As Morel explains it, the exhibition is being presented now as a way of showing viewers that although society may be moving away from the physical media outlets that traditionally published the work of photojournalists, photojournalism still plays an essential role in the world today.
“[This collection is] the reason why we exist. So, we do pay a lot of attention to the history of photojournalism because it’s kind of at the root of what we do and how we think about photography,” she said.
The photographs on display were first shown as part of Magnum Photos’ “Gesicht der Zeit” (Face of Time) exhibition in 1955, according to The Image Centre. After that exhibit, the photos were thought to be lost for over fifty years until they were rediscovered in a basement in Austria in 2006.
The story of their loss and rediscovery is what adds to the photographs’ importance for the agency, says Isabella Howard, the cultural manager at Magnum Photos.
“I think the significance of these photos is that they could have easily been lost in time and so, they’re really this unique opportunity to view a very specific point in [Magnum’s] history and in photojournalism’s history, as well,” she said.
“Gesicht der Zeit” is also believed to have been the agency’s first exhibition, says Howard, hence why this exhibit is titled “Magnum’s First.”
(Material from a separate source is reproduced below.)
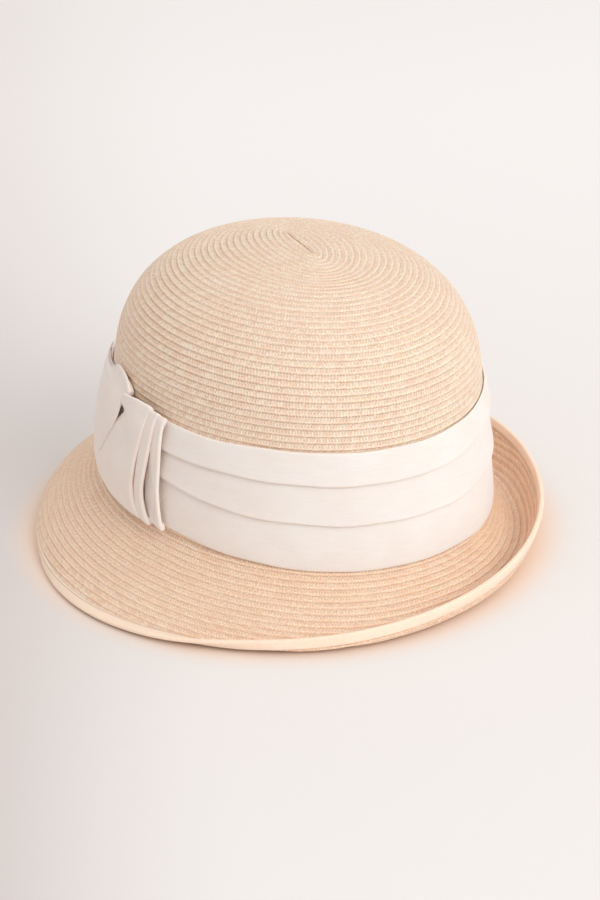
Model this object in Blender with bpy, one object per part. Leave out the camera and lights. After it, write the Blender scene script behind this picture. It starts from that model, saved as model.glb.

Beyond the exhibit’s history, it’s interesting to look at what and how people were photographing at the time, says Morel, so the exhibition is not only for photojournalism enthusiasts.
Elyse Jeffrey, a second-year film student at TMU, says she didn’t know much about the exhibit before coming to see it.
“I’ve never actually been to The Image Centre before [and] haven’t really been keeping up to date with the events that are happening here, but now I think I’m going to change that,” she said.
Some of the photos on display weren’t necessarily taken by the photographers as a “chosen creative pursuit,” according to Howard, rather, they were shot as part of an assignment – sending students a valuable message.
“I think that can really show to photojournalists and students of photography how you can create really excellent work with what might not at first appear to be the most interesting subject matter,” she said.
“Magnum’s First” is on display and open to the public until December 13.
No AI tools were used in the production of this piece.